En résumé, le Département doit réduire le montant de son projet mais l’améliorer qualitativement pour ne pas tourner le dos au futur.

Les élus de Mens pensent que réduire sensiblement la somme de 57 millions d’euros prévue pour les travaux, estimation sans doute inférieure à la réalité, serait un acte de résilience courageux de la part du Département face aux urgences climatiques.

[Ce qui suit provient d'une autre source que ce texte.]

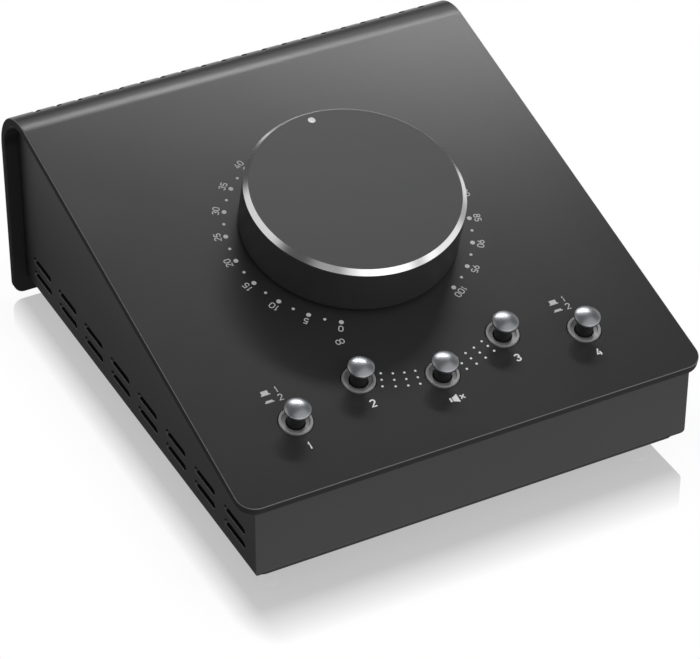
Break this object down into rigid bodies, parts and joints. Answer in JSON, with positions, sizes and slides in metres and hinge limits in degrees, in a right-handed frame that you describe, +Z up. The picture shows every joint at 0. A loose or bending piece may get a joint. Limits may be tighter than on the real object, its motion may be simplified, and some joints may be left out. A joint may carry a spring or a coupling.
{
  "type": "studio monitor controller",
  "caption": "Sloped desktop audio controller with a large volume knob, push buttons, vented metal case and rear jack sockets.",
  "frame": {"origin": "on the desk, under the centre of the whole object's box, jack sockets included", "axes": "+X to the right seen from the front, +Y to the back, +Z up; the buttons are at -Y and the jack sockets at +Y"},
  "size_m": [0.134, 0.1536, 0.0721],
  "materials": {
    "cover_paint": "fine satin dark grey powder coat",
    "case_paint": "fine satin near-black powder coat",
    "foot_rubber": "matt black rubber",
    "plated_steel": "nickel-plated steel",
    "black_steel": "black oxide steel",
    "circuit_board": "green solder mask on glass fibre board",
    "collar_metal": "satin grey anodised",
    "cap_chrome": "satin chrome",
    "dark_plastic": "moulded black plastic",
    "knob_black": "black anodised, smooth",
    "knob_bright": "diamond-cut bright bevel",
    "knob_grey": "fine matt grey anodised",
    "brass": "turned brass",
    "ribbon_plastic": "grey ribbon cable jacket"
  },
  "bodies": {
    "case": {"top_cover": "cover_paint", "lower_case": "case_paint", "bottom_plate": "case_paint", "rubber_feet": "foot_rubber", "front_posts": "plated_steel", "rear_posts": "plated_steel", "board_standoffs": "plated_steel", "case_screws": "black_steel", "board_screws": "black_steel", "main_board": "circuit_board", "jack_board": "circuit_board", "collar_source": "collar_metal", "switch_source": "dark_plastic", "collar_mono": "collar_metal", "switch_mono": "dark_plastic", "collar_mute": "collar_metal", "switch_mute": "dark_plastic", "collar_dim": "collar_metal", "switch_dim": "dark_plastic", "collar_monitor": "collar_metal", "switch_monitor": "dark_plastic", "return_springs": "plated_steel", "control_housing": "plated_steel", "control_can": "plated_steel", "control_track": "dark_plastic", "control_washer": "plated_steel", "control_nut": "plated_steel", "jack_socket_1": "dark_plastic", "jack_socket_2": "dark_plastic", "jack_socket_3": "dark_plastic", "jack_socket_4": "dark_plastic", "jack_socket_5": "dark_plastic", "jack_socket_6": "dark_plastic", "jack_socket_7": "dark_plastic", "jack_socket_8": "dark_plastic", "jack_washers": "plated_steel", "jack_nuts": "plated_steel", "ribbon_sockets": "dark_plastic", "ribbon_cable": "ribbon_plastic"},
    "knob": {"knob_body": "knob_black", "knob_ring": "knob_bright", "knob_face": "knob_grey", "knob_hub": "brass", "knob_grub_screw": "black_steel", "control_shaft": "plated_steel", "control_wiper": "brass"},
    "button_source": {"cap_source": "cap_chrome", "plunger_source": "dark_plastic"},
    "button_mono": {"cap_mono": "cap_chrome", "plunger_mono": "dark_plastic"},
    "button_mute": {"cap_mute": "cap_chrome", "plunger_mute": "dark_plastic"},
    "button_dim": {"cap_dim": "cap_chrome", "plunger_dim": "dark_plastic"},
    "button_monitor": {"cap_monitor": "cap_chrome", "plunger_monitor": "dark_plastic"}
  },
  "joints": [
    {"name": "knob_turn", "type": "hinge", "parent": "case", "child": "knob", "pos_m": [0, -0.00393, 0.0496], "axis": [0, -0.2546, 0.967], "range_deg": [-150, 150]},
    {"name": "button_source_press", "type": "slide", "parent": "case", "child": "button_source", "axis": [0, 0.2546, -0.967], "range_m": [0, 0.0025], "stiffness_N_per_m": 600, "springref_m": -0.001},
    {"name": "button_mono_press", "type": "slide", "parent": "case", "child": "button_mono", "axis": [0, 0.2546, -0.967], "range_m": [0, 0.0025], "stiffness_N_per_m": 600, "springref_m": -0.001},
    {"name": "button_mute_press", "type": "slide", "parent": "case", "child": "button_mute", "axis": [0, 0.2546, -0.967], "range_m": [0, 0.0025], "stiffness_N_per_m": 600, "springref_m": -0.001},
    {"name": "button_dim_press", "type": "slide", "parent": "case", "child": "button_dim", "axis": [0, 0.2546, -0.967], "range_m": [0, 0.0025], "stiffness_N_per_m": 600, "springref_m": -0.001},
    {"name": "button_monitor_press", "type": "slide", "parent": "case", "child": "button_monitor", "axis": [0, 0.2546, -0.967], "range_m": [0, 0.0025], "stiffness_N_per_m": 600, "springref_m": -0.001}
  ]
}
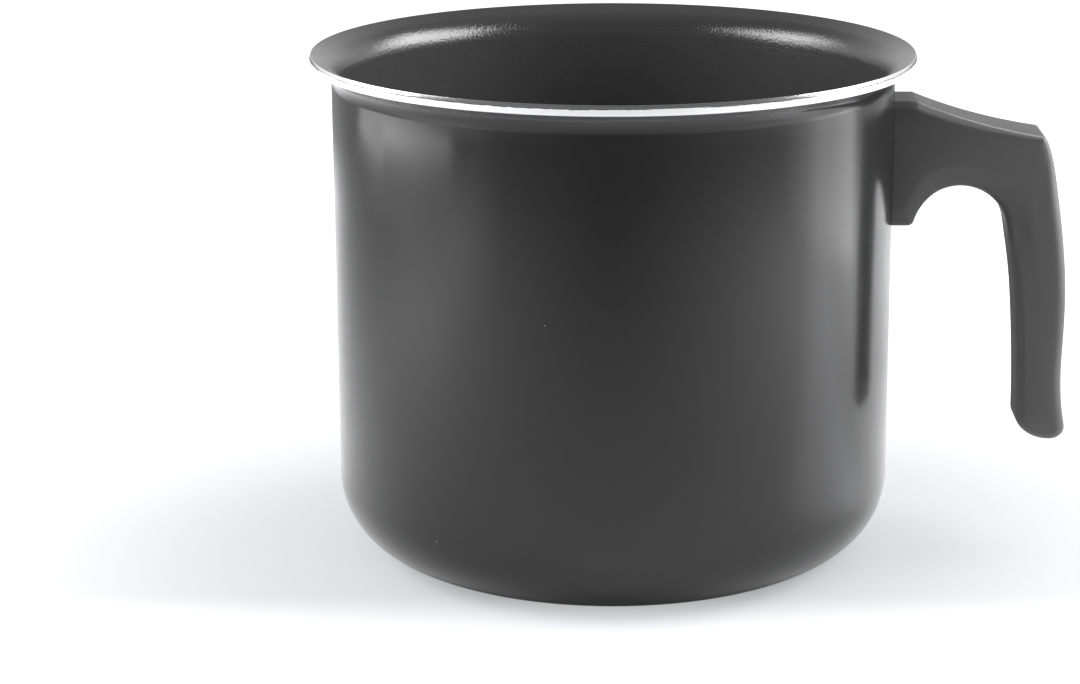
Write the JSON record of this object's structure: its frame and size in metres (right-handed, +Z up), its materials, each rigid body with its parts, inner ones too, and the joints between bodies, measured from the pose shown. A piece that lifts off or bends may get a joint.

On pourrait alors réaffecter une partie de l’argent prévu pour des aménagements plus vertueux : les voies de dépassement dangereuses au profit de voies séparées pour cyclistes là où ils doivent emprunter la RD 1075 pour se rendre d’un village à l’autre ; les aménagements, la signalétique et la promotion des alternatives à l’usage individuel de la voiture : arrêts de bus, aires de covoiturage, plateforme multimodale à la gare de Clelles Mens etc …

En conclusion, le conseil municipal de Mens demande :

  • –  Au préfet de l’Isère de prolonger, par arrêté, les dates d’ouverture de l’enquête publique préalable à la DUP conjointement à l’enquête parcellaire relative à l’opération dans le cadre du projet d’aménagement de sécurité de la RD1075 pour ouvrir, sur la commune de Mens une enquête publique de 30 jours au moins avec une permanence ponctuelle d’un commissaire enquêteur ; la commune de Mens étant totalement concernée, à plusieurs titres, par les travaux projetés sur la RD1075 ;
  • –  Au président du conseil départemental de prendre en compte les recommandations précitées, qui vont dans le sens de la loi Climat et Résilience.

La présente motion sera notifiée :

  • –  Au Préfet de lIsère,
  • –  Au Président du Département,
  • –  Au président de la communauté de communes du Trièves ;
  • –  Aux communes membres de la communauté de communes du Trièves.